● **Exercise details**: Quote the data below in full, please, without altering anything.

═══ Material provided ═══

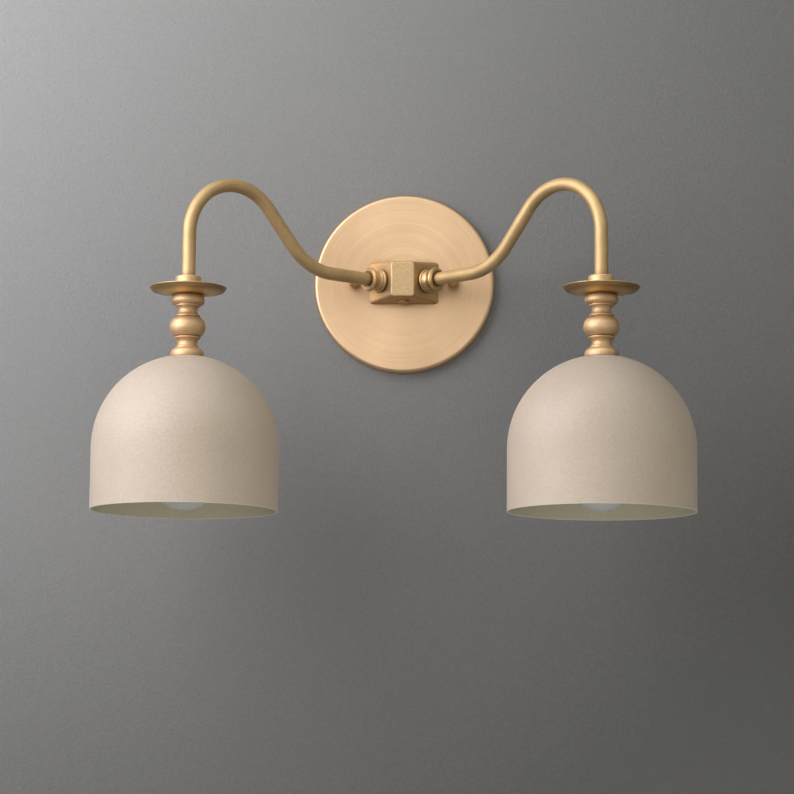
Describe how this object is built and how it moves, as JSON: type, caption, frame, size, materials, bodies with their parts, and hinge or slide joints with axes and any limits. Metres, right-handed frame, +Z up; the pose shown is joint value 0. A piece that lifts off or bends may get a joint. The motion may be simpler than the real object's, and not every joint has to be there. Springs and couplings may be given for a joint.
{
  "type": "double arm wall sconce",
  "caption": "Wall sconce with a round brass backplate, a tapered hub and two swept brass arms that each carry a turned neck and a metal dome shade with a bulb.",
  "frame": {"origin": "middle of the backplate on the wall, which is the middle of the two junction box slots", "axes": "+Z up, +X to the right seen from the room, the wall is Y = 0 and the room is at -Y"},
  "size_m": [0.3958, 0.1852, 0.2355],
  "materials": {
    "zinc_steel": "zinc plated, dull",
    "stud_brass": "plain threaded brass",
    "ground_screw_steel": "green ground screw",
    "plate_brass": "satin brass, brushed in rings",
    "nut_brass": "satin brass",
    "cast_brass": "cast satin brass with a fine grain",
    "grommet_rubber": "black rubber",
    "turned_brass": "turned satin brass",
    "tube_brass": "satin brass tube",
    "spun_brass": "spun satin brass",
    "shade_paint": "matte putty powder coat",
    "holder_porcelain": "white glazed porcelain",
    "shell_brass": "bright brass sheet",
    "frosted_glass": "frosted inside",
    "bulb_aluminium": "plain aluminium and solder",
    "bulb_ceramic": "dark insulating glass",
    "live_insulation": "black insulation",
    "neutral_insulation": "white insulation"
  },
  "bodies": {
    "fixture": {"mounting_strap": "zinc_steel", "strap_studs": "stud_brass", "ground_screw": "ground_screw_steel", "backplate": "plate_brass", "hub_body": "cast_brass", "hub_plug": "cast_brass", "hub_screws": "zinc_steel", "wire_grommet": "grommet_rubber", "left_arm_coupling": "turned_brass", "left_coupling_nut": "zinc_steel", "left_arm_tube": "tube_brass", "left_collar": "turned_brass", "left_bobeche": "spun_brass", "left_neck": "turned_brass", "left_neck_nipple": "zinc_steel", "left_shade": "shade_paint", "left_shade_washer": "zinc_steel", "left_shade_nut": "zinc_steel", "left_lampholder_cap": "holder_porcelain", "left_lampholder_body": "holder_porcelain", "left_screw_shell": "shell_brass", "left_centre_contact": "shell_brass", "left_live_wire": "live_insulation", "left_neutral_wire": "neutral_insulation", "right_arm_coupling": "turned_brass", "right_coupling_nut": "zinc_steel", "right_arm_tube": "tube_brass", "right_collar": "turned_brass", "right_bobeche": "spun_brass", "right_neck": "turned_brass", "right_neck_nipple": "zinc_steel", "right_shade": "shade_paint", "right_shade_washer": "zinc_steel", "right_shade_nut": "zinc_steel", "right_lampholder_cap": "holder_porcelain", "right_lampholder_body": "holder_porcelain", "right_screw_shell": "shell_brass", "right_centre_contact": "shell_brass", "right_live_wire": "live_insulation", "right_neutral_wire": "neutral_insulation"},
    "left_bulb": {"left_bulb_glass": "frosted_glass", "left_bulb_cap": "bulb_aluminium", "left_bulb_insulator": "bulb_ceramic", "left_bulb_contact": "bulb_aluminium"},
    "right_bulb": {"right_bulb_glass": "frosted_glass", "right_bulb_cap": "bulb_aluminium", "right_bulb_insulator": "bulb_ceramic", "right_bulb_contact": "bulb_aluminium"},
    "left_nut": {"left_cap_nut": "nut_brass"},
    "right_nut": {"right_cap_nut": "nut_brass"}
  },
  "joints": [
    {"name": "left_bulb_lift_out", "type": "slide", "parent": "fixture", "child": "left_bulb", "axis": [0, 0, -1], "range_m": [0, 0.095]},
    {"name": "right_bulb_lift_out", "type": "slide", "parent": "fixture", "child": "right_bulb", "axis": [0, 0, -1], "range_m": [0, 0.095]},
    {"name": "left_cap_nut_unscrew", "type": "slide", "parent": "fixture", "child": "left_nut", "axis": [0, -1, 0], "range_m": [0, 0.005]},
    {"name": "right_cap_nut_unscrew", "type": "slide", "parent": "fixture", "child": "right_nut", "axis": [0, -1, 0], "range_m": [0, 0.005]}
  ]
}
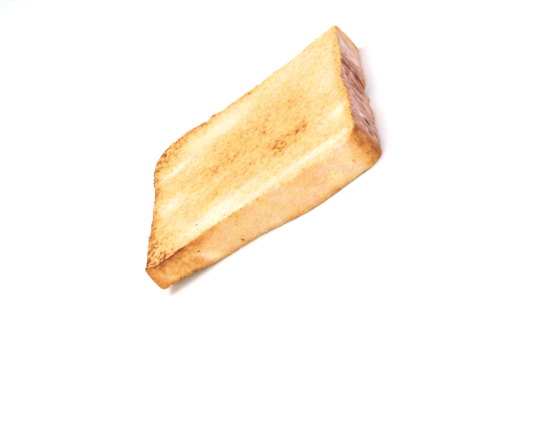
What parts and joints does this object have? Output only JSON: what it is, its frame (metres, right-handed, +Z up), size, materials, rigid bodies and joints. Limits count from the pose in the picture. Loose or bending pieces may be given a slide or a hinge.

═══

● **Output**:
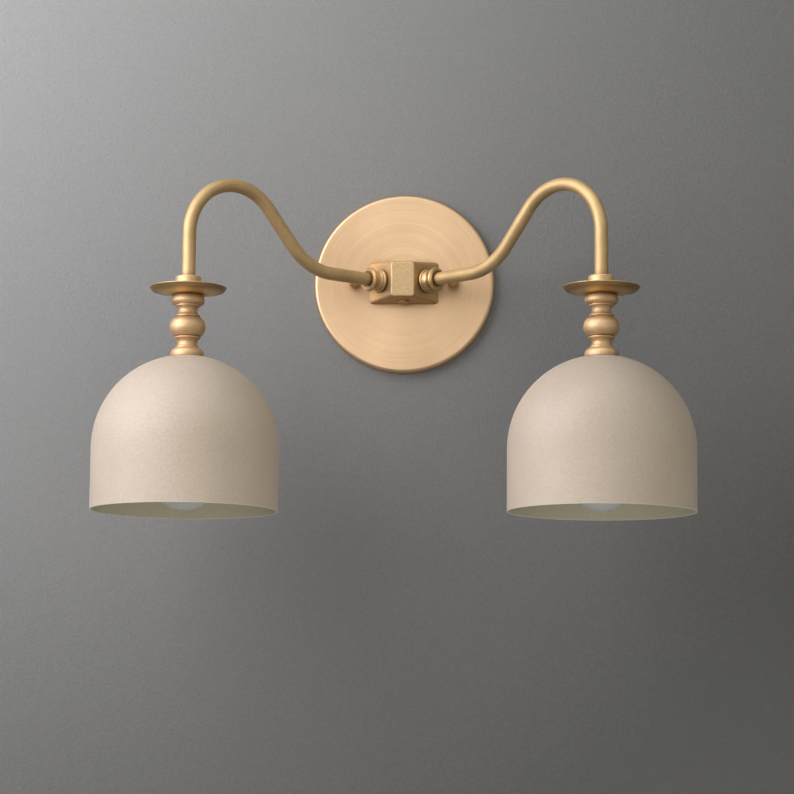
Describe how this object is built and how it moves, as JSON: type, caption, frame, size, materials, bodies with their parts, and hinge or slide joints with axes and any limits. Metres, right-handed frame, +Z up; the pose shown is joint value 0. A piece that lifts off or bends may get a joint. The motion may be simpler than the real object's, and not every joint has to be there. Springs and couplings may be given for a joint.
{
  "type": "double arm wall sconce",
  "caption": "Wall sconce with a round brass backplate, a tapered hub and two swept brass arms that each carry a turned neck and a metal dome shade with a bulb.",
  "frame": {"origin": "middle of the backplate on the wall, which is the middle of the two junction box slots", "axes": "+Z up, +X to the right seen from the room, the wall is Y = 0 and the room is at -Y"},
  "size_m": [0.3958, 0.1852, 0.2355],
  "materials": {
    "zinc_steel": "zinc plated, dull",
    "stud_brass": "plain threaded brass",
    "ground_screw_steel": "green ground screw",
    "plate_brass": "satin brass, brushed in rings",
    "nut_brass": "satin brass",
    "cast_brass": "cast satin brass with a fine grain",
    "grommet_rubber": "black rubber",
    "turned_brass": "turned satin brass",
    "tube_brass": "satin brass tube",
    "spun_brass": "spun satin brass",
    "shade_paint": "matte putty powder coat",
    "holder_porcelain": "white glazed porcelain",
    "shell_brass": "bright brass sheet",
    "frosted_glass": "frosted inside",
    "bulb_aluminium": "plain aluminium and solder",
    "bulb_ceramic": "dark insulating glass",
    "live_insulation": "black insulation",
    "neutral_insulation": "white insulation"
  },
  "bodies": {
    "fixture": {"mounting_strap": "zinc_steel", "strap_studs": "stud_brass", "ground_screw": "ground_screw_steel", "backplate": "plate_brass", "hub_body": "cast_brass", "hub_plug": "cast_brass", "hub_screws": "zinc_steel", "wire_grommet": "grommet_rubber", "left_arm_coupling": "turned_brass", "left_coupling_nut": "zinc_steel", "left_arm_tube": "tube_brass", "left_collar": "turned_brass", "left_bobeche": "spun_brass", "left_neck": "turned_brass", "left_neck_nipple": "zinc_steel", "left_shade": "shade_paint", "left_shade_washer": "zinc_steel", "left_shade_nut": "zinc_steel", "left_lampholder_cap": "holder_porcelain", "left_lampholder_body": "holder_porcelain", "left_screw_shell": "shell_brass", "left_centre_contact": "shell_brass", "left_live_wire": "live_insulation", "left_neutral_wire": "neutral_insulation", "right_arm_coupling": "turned_brass", "right_coupling_nut": "zinc_steel", "right_arm_tube": "tube_brass", "right_collar": "turned_brass", "right_bobeche": "spun_brass", "right_neck": "turned_brass", "right_neck_nipple": "zinc_steel", "right_shade": "shade_paint", "right_shade_washer": "zinc_steel", "right_shade_nut": "zinc_steel", "right_lampholder_cap": "holder_porcelain", "right_lampholder_body": "holder_porcelain", "right_screw_shell": "shell_brass", "right_centre_contact": "shell_brass", "right_live_wire": "live_insulation", "right_neutral_wire": "neutral_insulation"},
    "left_bulb": {"left_bulb_glass": "frosted_glass", "left_bulb_cap": "bulb_aluminium", "left_bulb_insulator": "bulb_ceramic", "left_bulb_contact": "bulb_aluminium"},
    "right_bulb": {"right_bulb_glass": "frosted_glass", "right_bulb_cap": "bulb_aluminium", "right_bulb_insulator": "bulb_ceramic", "right_bulb_contact": "bulb_aluminium"},
    "left_nut": {"left_cap_nut": "nut_brass"},
    "right_nut": {"right_cap_nut": "nut_brass"}
  },
  "joints": [
    {"name": "left_bulb_lift_out", "type": "slide", "parent": "fixture", "child": "left_bulb", "axis": [0, 0, -1], "range_m": [0, 0.095]},
    {"name": "right_bulb_lift_out", "type": "slide", "parent": "fixture", "child": "right_bulb", "axis": [0, 0, -1], "range_m": [0, 0.095]},
    {"name": "left_cap_nut_unscrew", "type": "slide", "parent": "fixture", "child": "left_nut", "axis": [0, -1, 0], "range_m": [0, 0.005]},
    {"name": "right_cap_nut_unscrew", "type": "slide", "parent": "fixture", "child": "right_nut", "axis": [0, -1, 0], "range_m": [0, 0.005]}
  ]
}
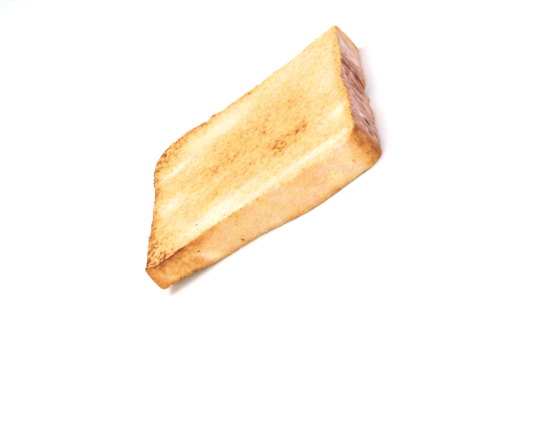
What parts and joints does this object have? Output only JSON: what it is, its frame (metres, right-handed, +Z up), size, materials, rigid bodies and joints. Limits count from the pose in the picture. Loose or bending pieces may be given a slide or a hinge.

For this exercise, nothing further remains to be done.